-- Stated problem --
Could you output each line of the data that follows exactly?

-- Data --
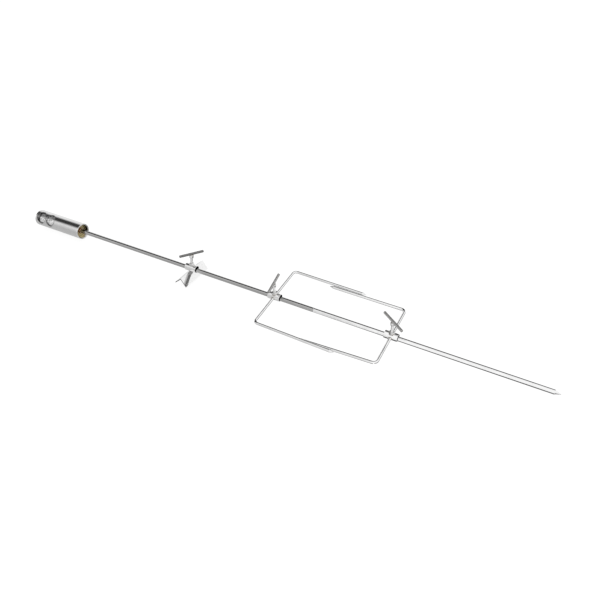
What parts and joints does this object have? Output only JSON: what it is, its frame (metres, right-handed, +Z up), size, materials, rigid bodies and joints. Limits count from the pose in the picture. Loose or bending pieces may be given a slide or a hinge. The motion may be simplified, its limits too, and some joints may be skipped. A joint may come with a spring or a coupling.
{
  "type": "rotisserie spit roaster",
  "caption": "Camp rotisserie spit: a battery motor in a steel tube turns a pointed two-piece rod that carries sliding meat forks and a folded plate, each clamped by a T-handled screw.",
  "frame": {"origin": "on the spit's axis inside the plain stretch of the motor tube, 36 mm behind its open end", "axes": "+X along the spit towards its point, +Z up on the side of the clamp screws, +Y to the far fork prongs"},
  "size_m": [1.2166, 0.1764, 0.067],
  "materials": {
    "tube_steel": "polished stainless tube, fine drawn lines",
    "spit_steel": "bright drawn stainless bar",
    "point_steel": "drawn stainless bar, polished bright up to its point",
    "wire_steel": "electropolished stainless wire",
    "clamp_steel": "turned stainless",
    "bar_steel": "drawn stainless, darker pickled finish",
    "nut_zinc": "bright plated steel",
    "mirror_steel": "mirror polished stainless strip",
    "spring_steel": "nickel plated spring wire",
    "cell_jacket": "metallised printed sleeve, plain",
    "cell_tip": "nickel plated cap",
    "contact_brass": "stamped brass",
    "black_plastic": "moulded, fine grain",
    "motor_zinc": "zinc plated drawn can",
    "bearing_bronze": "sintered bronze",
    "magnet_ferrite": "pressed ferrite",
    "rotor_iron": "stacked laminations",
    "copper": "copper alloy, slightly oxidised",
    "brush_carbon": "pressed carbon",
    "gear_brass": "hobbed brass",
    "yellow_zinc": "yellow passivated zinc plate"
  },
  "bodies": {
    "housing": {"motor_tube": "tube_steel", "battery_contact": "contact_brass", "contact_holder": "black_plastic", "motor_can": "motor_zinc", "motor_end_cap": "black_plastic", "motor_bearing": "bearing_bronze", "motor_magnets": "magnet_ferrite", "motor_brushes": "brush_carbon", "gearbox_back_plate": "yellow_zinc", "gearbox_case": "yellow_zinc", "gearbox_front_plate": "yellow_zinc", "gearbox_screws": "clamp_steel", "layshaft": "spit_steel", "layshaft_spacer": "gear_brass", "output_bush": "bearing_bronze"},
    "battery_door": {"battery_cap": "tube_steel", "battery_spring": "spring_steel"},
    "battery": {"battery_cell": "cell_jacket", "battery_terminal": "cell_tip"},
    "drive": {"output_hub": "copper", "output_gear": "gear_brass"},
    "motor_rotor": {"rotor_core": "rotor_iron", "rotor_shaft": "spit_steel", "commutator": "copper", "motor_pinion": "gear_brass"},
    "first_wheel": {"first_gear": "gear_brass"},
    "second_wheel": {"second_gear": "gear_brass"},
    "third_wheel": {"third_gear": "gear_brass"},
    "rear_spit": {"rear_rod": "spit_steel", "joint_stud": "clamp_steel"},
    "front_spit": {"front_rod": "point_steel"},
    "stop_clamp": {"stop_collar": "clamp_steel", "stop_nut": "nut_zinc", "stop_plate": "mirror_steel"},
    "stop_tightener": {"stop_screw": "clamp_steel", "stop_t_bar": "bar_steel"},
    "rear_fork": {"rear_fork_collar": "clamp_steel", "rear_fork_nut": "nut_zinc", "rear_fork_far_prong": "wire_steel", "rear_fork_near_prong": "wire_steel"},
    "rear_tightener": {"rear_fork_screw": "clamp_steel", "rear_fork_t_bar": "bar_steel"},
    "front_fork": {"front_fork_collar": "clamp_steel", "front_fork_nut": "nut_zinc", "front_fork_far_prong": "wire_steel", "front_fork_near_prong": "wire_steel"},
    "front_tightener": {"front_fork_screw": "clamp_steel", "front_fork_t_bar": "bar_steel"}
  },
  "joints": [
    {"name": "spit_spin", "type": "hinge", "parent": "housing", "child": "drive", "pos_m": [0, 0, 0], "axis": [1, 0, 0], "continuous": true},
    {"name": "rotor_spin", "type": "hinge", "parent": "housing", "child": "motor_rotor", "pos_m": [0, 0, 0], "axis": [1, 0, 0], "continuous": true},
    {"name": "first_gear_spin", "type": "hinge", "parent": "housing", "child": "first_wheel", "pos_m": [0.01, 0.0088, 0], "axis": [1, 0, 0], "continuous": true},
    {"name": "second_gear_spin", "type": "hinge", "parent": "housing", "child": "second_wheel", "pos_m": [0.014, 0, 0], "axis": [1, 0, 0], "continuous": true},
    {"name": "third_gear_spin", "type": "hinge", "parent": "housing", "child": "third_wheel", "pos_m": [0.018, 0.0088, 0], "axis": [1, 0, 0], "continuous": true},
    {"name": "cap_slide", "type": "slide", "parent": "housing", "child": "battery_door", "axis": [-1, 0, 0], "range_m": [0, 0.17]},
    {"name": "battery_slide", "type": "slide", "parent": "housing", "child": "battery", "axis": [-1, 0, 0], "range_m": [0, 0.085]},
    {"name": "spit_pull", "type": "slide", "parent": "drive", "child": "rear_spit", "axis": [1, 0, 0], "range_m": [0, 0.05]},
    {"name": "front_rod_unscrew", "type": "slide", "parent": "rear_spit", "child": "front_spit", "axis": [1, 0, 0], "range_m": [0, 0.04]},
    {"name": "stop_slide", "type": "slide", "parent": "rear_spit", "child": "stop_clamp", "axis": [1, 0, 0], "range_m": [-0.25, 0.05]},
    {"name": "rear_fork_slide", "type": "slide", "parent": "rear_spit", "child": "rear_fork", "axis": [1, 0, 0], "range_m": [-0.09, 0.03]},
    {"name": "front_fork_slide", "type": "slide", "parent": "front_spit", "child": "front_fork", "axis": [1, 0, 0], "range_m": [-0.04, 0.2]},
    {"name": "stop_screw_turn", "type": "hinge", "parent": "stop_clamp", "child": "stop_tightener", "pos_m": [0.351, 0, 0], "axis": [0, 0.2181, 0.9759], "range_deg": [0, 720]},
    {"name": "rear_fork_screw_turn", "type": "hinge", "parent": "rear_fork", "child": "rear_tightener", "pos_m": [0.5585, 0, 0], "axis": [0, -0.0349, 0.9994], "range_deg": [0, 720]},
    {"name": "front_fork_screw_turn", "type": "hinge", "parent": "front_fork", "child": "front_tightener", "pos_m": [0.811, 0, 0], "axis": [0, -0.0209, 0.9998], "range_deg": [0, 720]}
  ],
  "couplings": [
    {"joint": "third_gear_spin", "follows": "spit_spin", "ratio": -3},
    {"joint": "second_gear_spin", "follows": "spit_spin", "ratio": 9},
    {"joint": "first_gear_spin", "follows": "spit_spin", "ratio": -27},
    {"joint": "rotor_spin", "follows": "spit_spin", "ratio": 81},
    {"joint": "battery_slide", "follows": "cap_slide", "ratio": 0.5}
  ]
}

-- Full output --
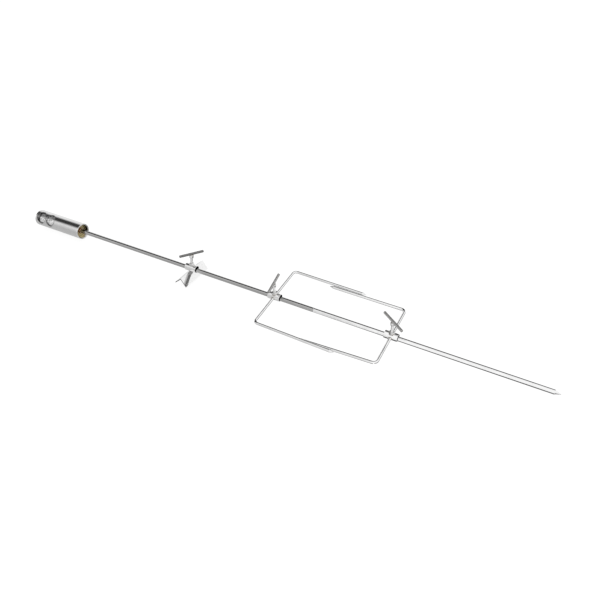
What parts and joints does this object have? Output only JSON: what it is, its frame (metres, right-handed, +Z up), size, materials, rigid bodies and joints. Limits count from the pose in the picture. Loose or bending pieces may be given a slide or a hinge. The motion may be simplified, its limits too, and some joints may be skipped. A joint may come with a spring or a coupling.
{
  "type": "rotisserie spit roaster",
  "caption": "Camp rotisserie spit: a battery motor in a steel tube turns a pointed two-piece rod that carries sliding meat forks and a folded plate, each clamped by a T-handled screw.",
  "frame": {"origin": "on the spit's axis inside the plain stretch of the motor tube, 36 mm behind its open end", "axes": "+X along the spit towards its point, +Z up on the side of the clamp screws, +Y to the far fork prongs"},
  "size_m": [1.2166, 0.1764, 0.067],
  "materials": {
    "tube_steel": "polished stainless tube, fine drawn lines",
    "spit_steel": "bright drawn stainless bar",
    "point_steel": "drawn stainless bar, polished bright up to its point",
    "wire_steel": "electropolished stainless wire",
    "clamp_steel": "turned stainless",
    "bar_steel": "drawn stainless, darker pickled finish",
    "nut_zinc": "bright plated steel",
    "mirror_steel": "mirror polished stainless strip",
    "spring_steel": "nickel plated spring wire",
    "cell_jacket": "metallised printed sleeve, plain",
    "cell_tip": "nickel plated cap",
    "contact_brass": "stamped brass",
    "black_plastic": "moulded, fine grain",
    "motor_zinc": "zinc plated drawn can",
    "bearing_bronze": "sintered bronze",
    "magnet_ferrite": "pressed ferrite",
    "rotor_iron": "stacked laminations",
    "copper": "copper alloy, slightly oxidised",
    "brush_carbon": "pressed carbon",
    "gear_brass": "hobbed brass",
    "yellow_zinc": "yellow passivated zinc plate"
  },
  "bodies": {
    "housing": {"motor_tube": "tube_steel", "battery_contact": "contact_brass", "contact_holder": "black_plastic", "motor_can": "motor_zinc", "motor_end_cap": "black_plastic", "motor_bearing": "bearing_bronze", "motor_magnets": "magnet_ferrite", "motor_brushes": "brush_carbon", "gearbox_back_plate": "yellow_zinc", "gearbox_case": "yellow_zinc", "gearbox_front_plate": "yellow_zinc", "gearbox_screws": "clamp_steel", "layshaft": "spit_steel", "layshaft_spacer": "gear_brass", "output_bush": "bearing_bronze"},
    "battery_door": {"battery_cap": "tube_steel", "battery_spring": "spring_steel"},
    "battery": {"battery_cell": "cell_jacket", "battery_terminal": "cell_tip"},
    "drive": {"output_hub": "copper", "output_gear": "gear_brass"},
    "motor_rotor": {"rotor_core": "rotor_iron", "rotor_shaft": "spit_steel", "commutator": "copper", "motor_pinion": "gear_brass"},
    "first_wheel": {"first_gear": "gear_brass"},
    "second_wheel": {"second_gear": "gear_brass"},
    "third_wheel": {"third_gear": "gear_brass"},
    "rear_spit": {"rear_rod": "spit_steel", "joint_stud": "clamp_steel"},
    "front_spit": {"front_rod": "point_steel"},
    "stop_clamp": {"stop_collar": "clamp_steel", "stop_nut": "nut_zinc", "stop_plate": "mirror_steel"},
    "stop_tightener": {"stop_screw": "clamp_steel", "stop_t_bar": "bar_steel"},
    "rear_fork": {"rear_fork_collar": "clamp_steel", "rear_fork_nut": "nut_zinc", "rear_fork_far_prong": "wire_steel", "rear_fork_near_prong": "wire_steel"},
    "rear_tightener": {"rear_fork_screw": "clamp_steel", "rear_fork_t_bar": "bar_steel"},
    "front_fork": {"front_fork_collar": "clamp_steel", "front_fork_nut": "nut_zinc", "front_fork_far_prong": "wire_steel", "front_fork_near_prong": "wire_steel"},
    "front_tightener": {"front_fork_screw": "clamp_steel", "front_fork_t_bar": "bar_steel"}
  },
  "joints": [
    {"name": "spit_spin", "type": "hinge", "parent": "housing", "child": "drive", "pos_m": [0, 0, 0], "axis": [1, 0, 0], "continuous": true},
    {"name": "rotor_spin", "type": "hinge", "parent": "housing", "child": "motor_rotor", "pos_m": [0, 0, 0], "axis": [1, 0, 0], "continuous": true},
    {"name": "first_gear_spin", "type": "hinge", "parent": "housing", "child": "first_wheel", "pos_m": [0.01, 0.0088, 0], "axis": [1, 0, 0], "continuous": true},
    {"name": "second_gear_spin", "type": "hinge", "parent": "housing", "child": "second_wheel", "pos_m": [0.014, 0, 0], "axis": [1, 0, 0], "continuous": true},
    {"name": "third_gear_spin", "type": "hinge", "parent": "housing", "child": "third_wheel", "pos_m": [0.018, 0.0088, 0], "axis": [1, 0, 0], "continuous": true},
    {"name": "cap_slide", "type": "slide", "parent": "housing", "child": "battery_door", "axis": [-1, 0, 0], "range_m": [0, 0.17]},
    {"name": "battery_slide", "type": "slide", "parent": "housing", "child": "battery", "axis": [-1, 0, 0], "range_m": [0, 0.085]},
    {"name": "spit_pull", "type": "slide", "parent": "drive", "child": "rear_spit", "axis": [1, 0, 0], "range_m": [0, 0.05]},
    {"name": "front_rod_unscrew", "type": "slide", "parent": "rear_spit", "child": "front_spit", "axis": [1, 0, 0], "range_m": [0, 0.04]},
    {"name": "stop_slide", "type": "slide", "parent": "rear_spit", "child": "stop_clamp", "axis": [1, 0, 0], "range_m": [-0.25, 0.05]},
    {"name": "rear_fork_slide", "type": "slide", "parent": "rear_spit", "child": "rear_fork", "axis": [1, 0, 0], "range_m": [-0.09, 0.03]},
    {"name": "front_fork_slide", "type": "slide", "parent": "front_spit", "child": "front_fork", "axis": [1, 0, 0], "range_m": [-0.04, 0.2]},
    {"name": "stop_screw_turn", "type": "hinge", "parent": "stop_clamp", "child": "stop_tightener", "pos_m": [0.351, 0, 0], "axis": [0, 0.2181, 0.9759], "range_deg": [0, 720]},
    {"name": "rear_fork_screw_turn", "type": "hinge", "parent": "rear_fork", "child": "rear_tightener", "pos_m": [0.5585, 0, 0], "axis": [0, -0.0349, 0.9994], "range_deg": [0, 720]},
    {"name": "front_fork_screw_turn", "type": "hinge", "parent": "front_fork", "child": "front_tightener", "pos_m": [0.811, 0, 0], "axis": [0, -0.0209, 0.9998], "range_deg": [0, 720]}
  ],
  "couplings": [
    {"joint": "third_gear_spin", "follows": "spit_spin", "ratio": -3},
    {"joint": "second_gear_spin", "follows": "spit_spin", "ratio": 9},
    {"joint": "first_gear_spin", "follows": "spit_spin", "ratio": -27},
    {"joint": "rotor_spin", "follows": "spit_spin", "ratio": 81},
    {"joint": "battery_slide", "follows": "cap_slide", "ratio": 0.5}
  ]
}